The new year is a time of fresh starts, different resolutions, and unwanted colds and sniffles. However, for many college students, the new year brings the annual College Conference in Montreat, North Carolina. This year the theme was Beyond Babel with a focus on race and anti-racism.
During the short duration of the Montreat College Conference, many minds were opened and hearts throbbed, but something was different this year. It was uncomfortable and it was the most necessary form of discomfort needed. The sermons, squeamish. The workshops, difficult. And the discussions, anxious.

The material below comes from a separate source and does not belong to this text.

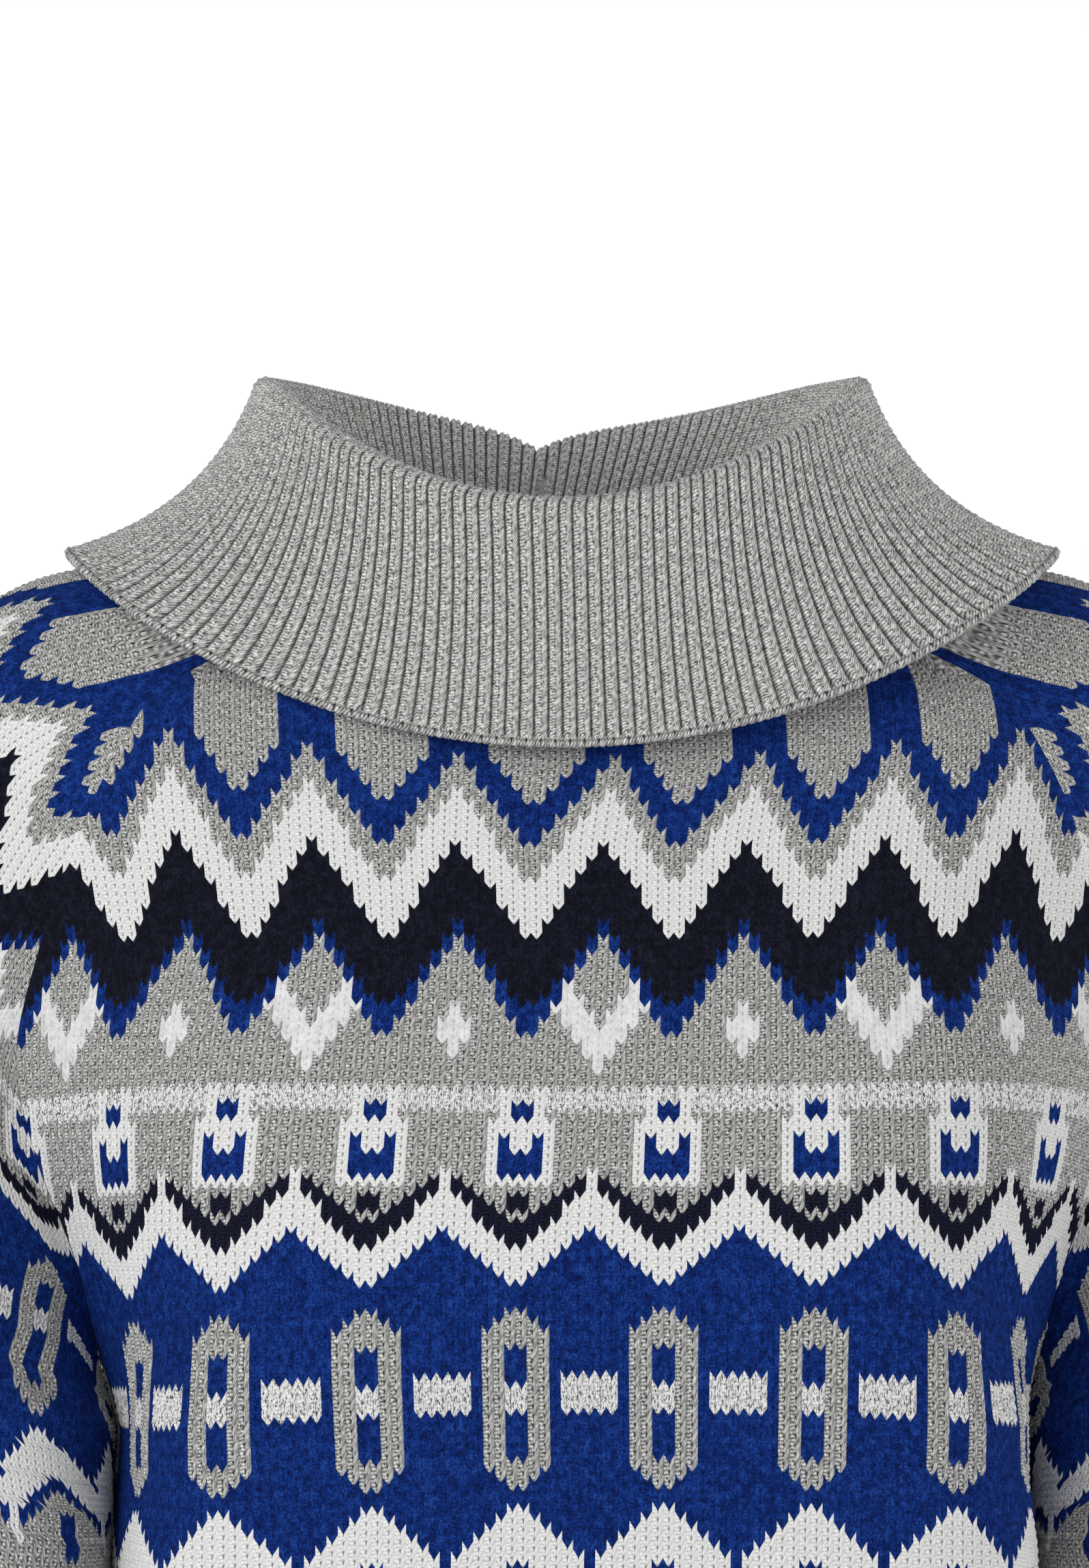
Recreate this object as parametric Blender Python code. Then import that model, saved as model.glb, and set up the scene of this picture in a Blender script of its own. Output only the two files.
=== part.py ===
"""Raglan yoke sweater with a folded ribbed collar, in its worn shape with nobody in it.

Every panel is one wall of knitted cloth between an outer grid of points and the same grid moved
inwards. All panels share one family of rings. A ring has a level: 0 is the neck seam and 1 the
underarm. Past 1 the body rings run on to the hem (2 is the top of its rib, 2.25 its edge) and
the sleeve rings to the cuff (2.5 is the top of its rib, 2.75 its edge). Tables are in
millimetres and degrees. The front faces -Y, the wearer's left is +X, and the origin is the middle
of the neck.
"""
import math
from collections import namedtuple

import bmesh
import bpy
from mathutils import Vector

MM = 0.001

# Cloth
KNIT_WALL = 2.8
RIB_WALL = 3.2
RIB_RELIEF = 1.1
SEAM_GAP = 0.3
UNDERARM_CLEARANCE = 1.4

# Levels that bound the pieces
NECK_BLEND = 0.2
UNDERARM = 1.0
HEM_RIB = 2.0
HEM_EDGE = 2.25
CUFF_RIB = 2.5
CUFF_EDGE = 2.75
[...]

So why was this discomfort so necessary and why was it so suitable? For starters, growth cannot occur without being uncomfortable. Montreat made it uncomfortable because we became aware of just how many lives have been lost due to unequal privilege. We became antsy because hearing the statistics of imbalanced treatment and dehumanization is just heartbreaking. It was uncomfortable because it was a topic most would avoid in order to stay comfortable.

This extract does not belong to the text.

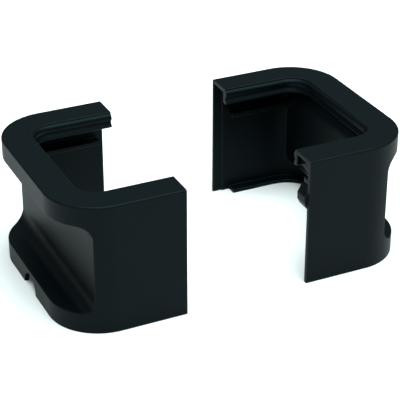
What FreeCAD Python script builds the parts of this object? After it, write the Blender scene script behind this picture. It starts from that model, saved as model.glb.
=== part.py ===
import FreeCAD, Part
import os

V = FreeCAD.Vector

# A two-piece clip-round collar: two U-shaped, thin-walled moulded half shells that
# close towards each other around a rectangular post.  Millimetres, +Z up, the base on
# Z = 0, the halves facing each other along X with the origin midway between them.

# --- overall sizes ---------------------------------------------------------------
width = 100.0            # across both arms, along Y
height = 62.5            # base to top face
half_length = 56.2       # arm end to the outside of the spine, along X
open_gap = 60.0          # between the arm ends when the halves stand apart
corner_radius = 24.6     # outside corners in plan
ring_width = 14.0        # top plate, from the outside to the aperture edge

# --- moulding thicknesses --------------------------------------------------------
wall = 2.0
plate = 1.8              # top plate and bottom ledge
clearance = 0.3          # kept between the two halves wherever they pass or meet

# --- hand-hold channel along the outside of each spine -----------------------------
top_band = 9.8           # full-depth band above the channel
bottom_band = 9.5        # full-depth band below it
channel_depth = 13.8
channel_radius = 6.2

# --- lip that hangs from the aperture edge -----------------------------------------
lip_drop = 5.8           # below the underside of the plate
lip_wall = 1.6
bead = 1.3               # upper bead, into the aperture
flare = 1.3              # foot of the lip, into the aperture

# --- stiffening shelf inside each long wall ----------------------------------------
shelf_depth = 17.7       # top face of the shelf below the top of the shell
shelf_thick = 2.0
shelf_setback = 7.7      # shelf starts this far back from an arm end
shelf_short_setback = 3.1

# --- bottom ledge and the arch cut into the spine ------------------------------------
ledge_width = 7.2        # from the outside of the wall; the shelves are as wide
ledge_setback = 8.8
arch_radius = 7.3
arch_height = 7.5
arch_relief = 4.0        # the ledge stops this far short of the arch on each side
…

With keynote speakers and preachers like Rev. Dr. Betty Deas Clark and Rev. Paul Roberts Sr., students were challenged to tune into new outlooks and opinions. More than just learning the statistics and becoming aware of the true hate that is going on in the world around us, we learned what our role is during this time. Surprisingly from this, things became a little easier to bear.
The year of 2016 was one of the worst for hate crime and violence, and it is not stopping anytime soon. With a heavy heart, it is easy to be discouraged by all of the hate when the love is so evident in the midst of it all. But once we learn our roles during this time and understand what comes with it, we become uplifted. Sikh activist Valarie Kaur became the voice of comfort, discomfort, and hope for the entire conference. Valarie gave insight of many hate crimes that have personally affected her and ones that she was present to witness. Winding down, she told us that she can’t tell us it will get better. Fifteen years after one of the most heartbreaking hate crimes of her life, Valarie told us that the violence has not stopped. How depressing, right? Maybe so. But our role is not to be the “fix-all” for these hate crimes. Our job is to love anyway. When it is hard to love, love anyway. When you have reason to not, love anyway. Letting love be the voice of reason and the voice of peace can shift an entire world. Because what if the history textbooks are meant to look like this? What if they are suppose to show years of hate, only to be disrupted by an overflow of love coming from more and more people? That is our job.
Montreat College Conference was eye-opening and in most ways, uncomfortable and sad. But with this discomfort came growth. With thousands of students tuned into this idea of “revolutionary love” that Mrs. Kaur instilled, a revolution could happen. It can only start if we love anyway.